Yeah, I mean even in my 30 years of working in wildland fire I’ve already seen the industry and fire behaviors changing really significantly. What used to be considered a “big fire” was like 10,000 acres compared to the 500,000 acres we’re seeing now. And besides the size, the severity , length and complexity of fires is increasing in terms of how hot fires are burning, and considering the increased urban-fire interfaces of more and more people building homes among wildfire country. Fire seasons used to end in September and now we’re seeing them pretty consistently going into November. The warming climate definitely plays a role in all of this. We used to be able to call them “fire seasons,” but now they seem to just be “fire years.”

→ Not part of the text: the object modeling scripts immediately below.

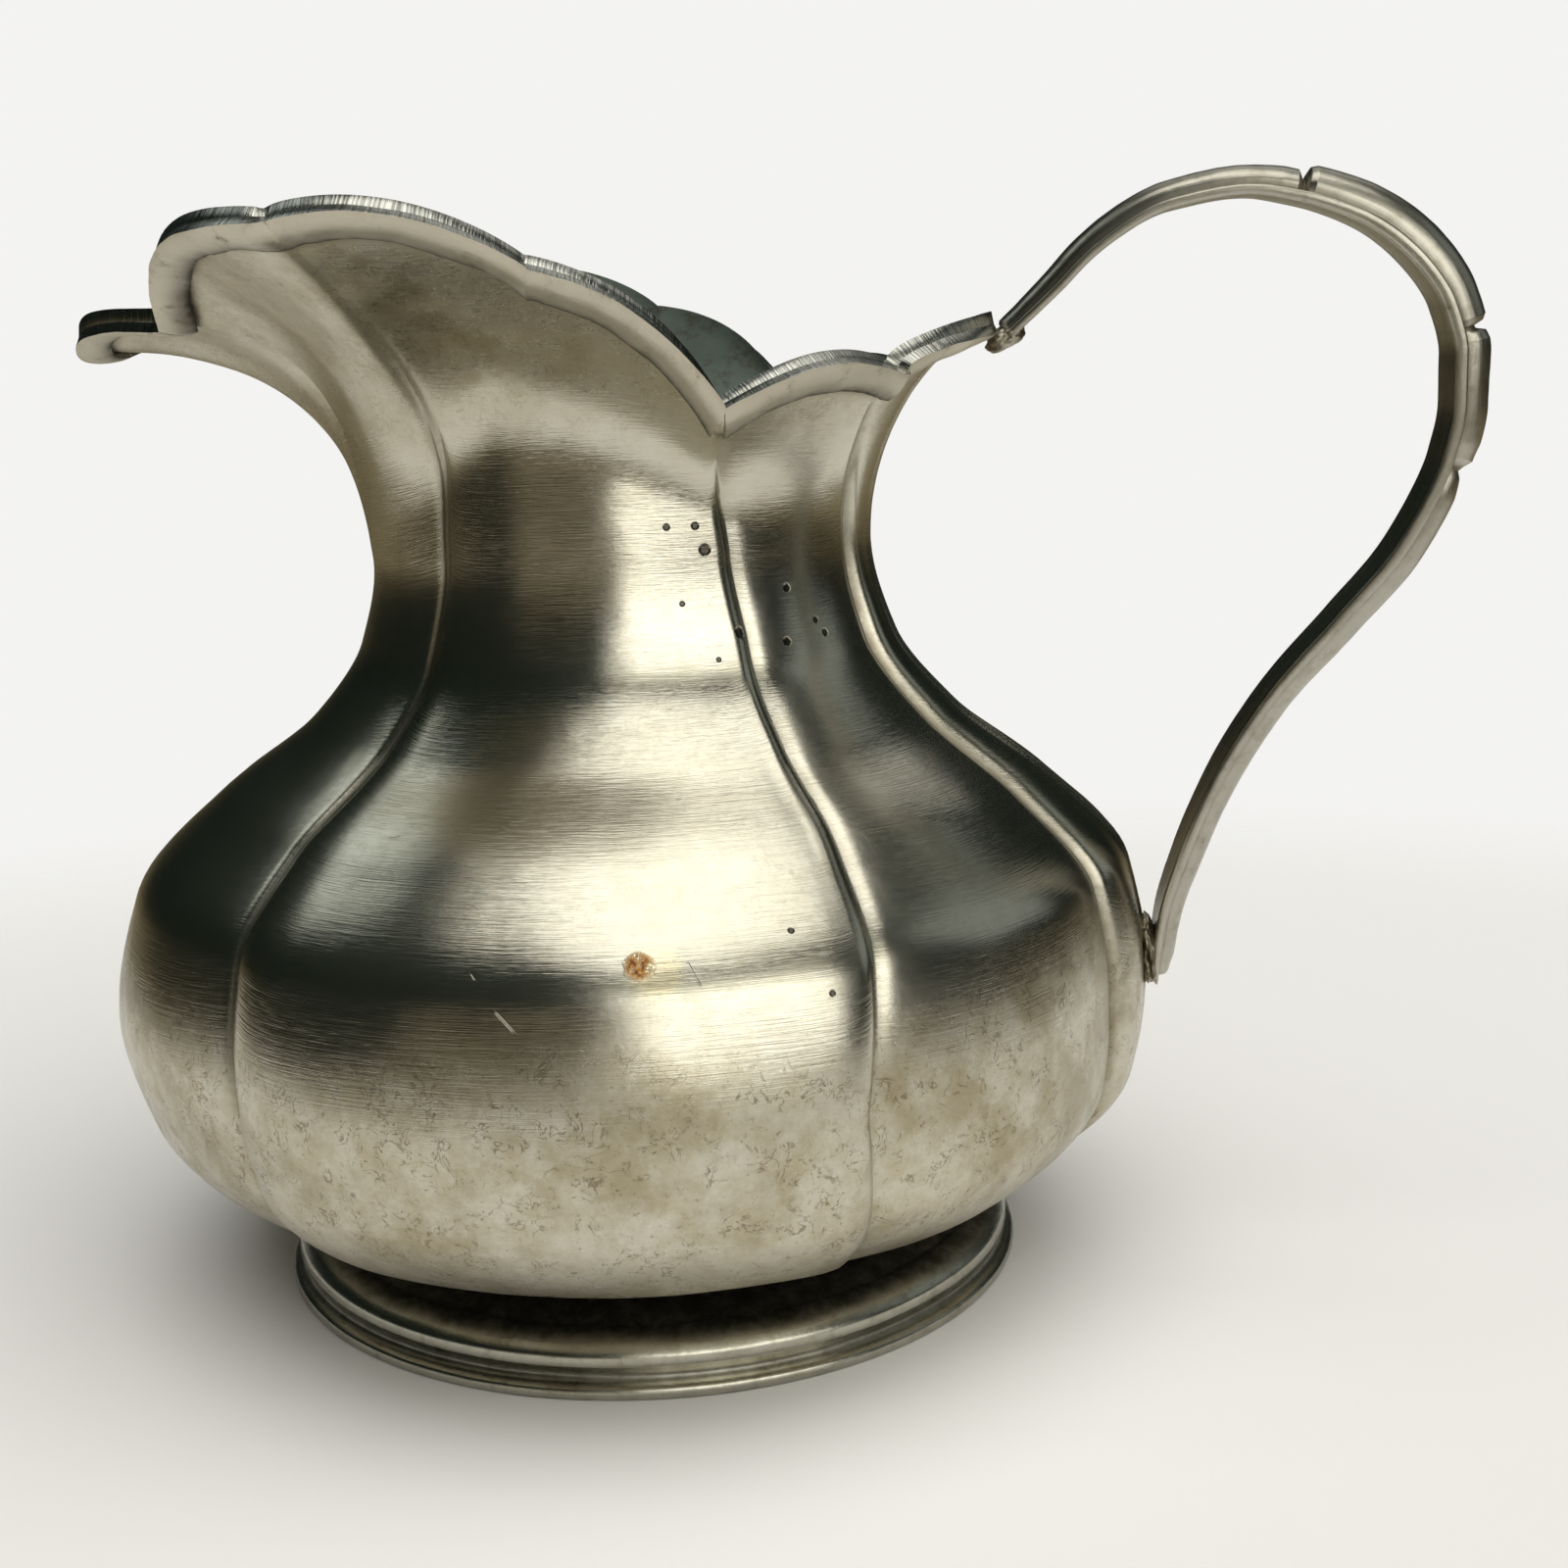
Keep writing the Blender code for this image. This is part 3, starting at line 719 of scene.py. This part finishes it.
def handle_stops():
    """the places of the strap's rings, closer together at the steps of the rib and at the ends"""
    count = len(HANDLE_PATH) - 1
    out = [i * 0.06 for i in range(int(count / 0.06) + 1)]
    for mark in RIB_STEPS:
        out += [mark + k * 0.01 for k in range(-22, 23)]
    out += [0.02, 17.97, 17.985, 18.0]
    out = sorted(x for x in out if 0.0 <= x <= count)
    kept = [out[0]]
    for x in out[1:]:
        if x - kept[-1] > 0.006:
            kept.append(x)
    return kept


def handle():
    """the cast strap, ring after ring along its path, with painted shade and dirt in its grooves and steps
    """
    count = len(HANDLE_PATH)
    reads = [Curve(range(count), [p[i] for p in HANDLE_PATH]) for i in range(4)]
    stops = handle_stops()
    rings = []
    for at in stops:
        x, z, thickness, width = (read(at) for read in reads)
        before = max(at - 0.35, 0.0)
        after = min(at + 0.35, count - 1.0)
        run, climb = (read(after) - read(before) for read in reads[:2])
        along = Vector((run, 0.0, climb)).normalized()
        outward = Vector((-along.z, 0.0, along.x))
        ends = min(at / 0.08, (count - 1 - at) / 0.10, 1.0)
        pinch = math.sqrt(max(1.0 - (1.0 - ends) ** 2, 0.0)) * 0.45 + 0.55
        tall, wide = blend(RIB, at, 1) * pinch, blend(RIB, at, 2)
        ring = []
        for across, up in handle_section(thickness, width * pinch, tall, wide):
            spot = Vector((AXIS_X / MM + x, across, z)) + outward * (up - thickness / 2)
            wave = 0.06 * noise.noise(spot * 0.22) + 0.03 * noise.noise(spot * 0.8)
            spot += outward * wave * (1.0 if up > thickness * STRIP else 0.4)
            spot.y += 0.05 * noise.noise(spot * 0.18 + Vector((4, 4, 4)))
            ring.append(spot)
        rings.append(ring)
    mesh = tube("strap_handle", rings)
    size = len(rings[0])
    values = []
    for at in stops:
        # painted shade and dirt in the grooves and the steps of the rib
        notch = max(hump(at - step, reach) for step, reach in STEP_SHADE_AND_GRIME)
        for k in range(size):
            groove = 0.7 if k in GROOVE_POINTS else 0.0
            values.append(max(groove, notch * (0.9 if k in RIB_POINTS else 0.2)))
    grime_and_shade = mesh.attributes.new("grime_and_shade", "FLOAT", "POINT")
    grime_and_shade.data.foreach_set("value", values)
    wrap = mesh.uv_layers.new(name="wrap")
    for loop in mesh.loops:
        ring, k = divmod(loop.vertex_index, size)
        wrap.data[loop.index].uv = (stops[ring] * WRAP_PLACE, k * WRAP_POINT)
    obj = new_object("strap_handle", mesh)
    coat(obj, "handle_cast")
    recalculate(obj)
    finish_piece(obj, "handle")


def lump(name, centre, size, tilt, node):
    """a lump of solder: a ball flattened, dragged and left uneven"""
    bumps = 0.10
    obj = ball(name)
    for vertex in obj.data.vertices:
        way = vertex.co.normalized()
        broad, fine = noise.noise(way * 1.3 + Vector(centre)), noise.noise(way * 4.0)
        vertex.co *= 1.0 + bumps * 2.2 * broad + bumps * 0.8 * fine
    obj.scale = Vector(size) * MM
    obj.rotation_euler = (0.0, math.radians(tilt), 0.0)
    obj.location = (AXIS_X + centre[0] * MM, centre[1] * MM, centre[2] * MM)
    coat(obj, "solder")
    finish_piece(obj, node)
    recalculate(obj)


# ---------------- finishes
class Value:
    """a number or colour in a material, with ordinary arithmetic on numbers"""

    def __init__(self, paint, socket):
        self.paint, self.socket = paint, socket

    def __add__(self, other):
        return self.paint.math("ADD", self, other)

    def __sub__(self, other):
        return self.paint.math("SUBTRACT", self, other)

    def __mul__(self, other):
        return self.paint.math("MULTIPLY", self, other)

    def __rsub__(self, other):
        return self.paint.math("SUBTRACT", other, self)

    def __radd__(self, other):
        return self.paint.math("ADD", other, self)

    def __rmul__(self, other):
        return self.paint.math("MULTIPLY", other, self)


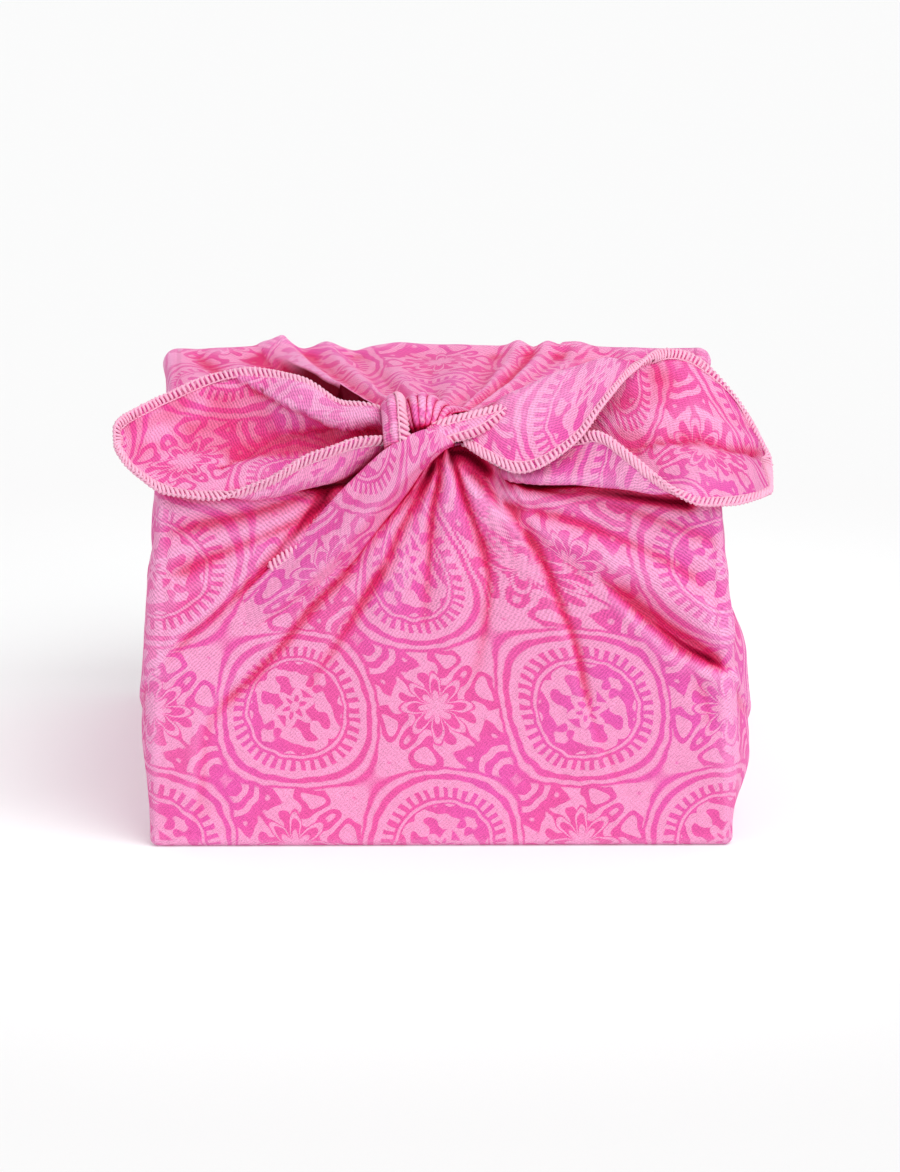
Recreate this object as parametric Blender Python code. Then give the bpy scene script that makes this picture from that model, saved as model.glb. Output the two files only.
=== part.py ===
"""Furoshiki wrap: one square cloth folded round a box form and tied in a knot at the front top edge.

The cloth is a single piece, so it is a single solid: the shell round the (absent) box, the raised
gathers that run up to the knot, the knot itself and the two free corners, or ears.
Tables are in millimetres; the meshes are made in metres.
X is to the right, Y to the back, Z up, and the origin is the middle of the underside.
"""
from collections import namedtuple

import bmesh
import bpy
import numpy as np

MM = 0.001

# Driving dimensions of the wrapped form, in millimetres
WIDTH_BOTTOM = 210.0
WIDTH_TOP = 202.0
DEPTH = 210.0
HEIGHT = 133.0
EDGE_RADIUS = 3.2
SHELL = 2.8            # cloth layers of the shell, from outer face to hollow
SHEET = 2.0            # one free layer, as in the ears

# The gathered strand that rises from the back edge over the top to the knot
STRAND_BACK_RISE = 1.2
STRAND_KNOT_RISE = 22.0
STRAND_KNOT_Y = -90.0
STRAND_LEFT_BACK = -66.0
STRAND_LEFT_KNOT = -17.0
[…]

I do suppose a positive aspect of that is the respect, pay increases, and ability for firefighters to make a career out of this job. What once was viewed as “technician” sort of work or just a college summer job seems to be taken a lot more seriously with a lot more opportunities these days.

Do you have any fun fire facts that might win me a trivia question or impress a date?

  • One of the weirdest ways I saw a fire start was when in a grassy region a horse’s horseshoe hit a rock and created a spark, which then caught on fire!
  • The water buckets that you’ll see on helicopters can be between 100 gallon- 2000 gallon tanks!
  • Wildfires can reach upwards of 1400 degrees Farenheit!
  • The flash of lightning that you see travels from the ground up!

(He said that his fire facts never impressed a date, but I don’t believe it!)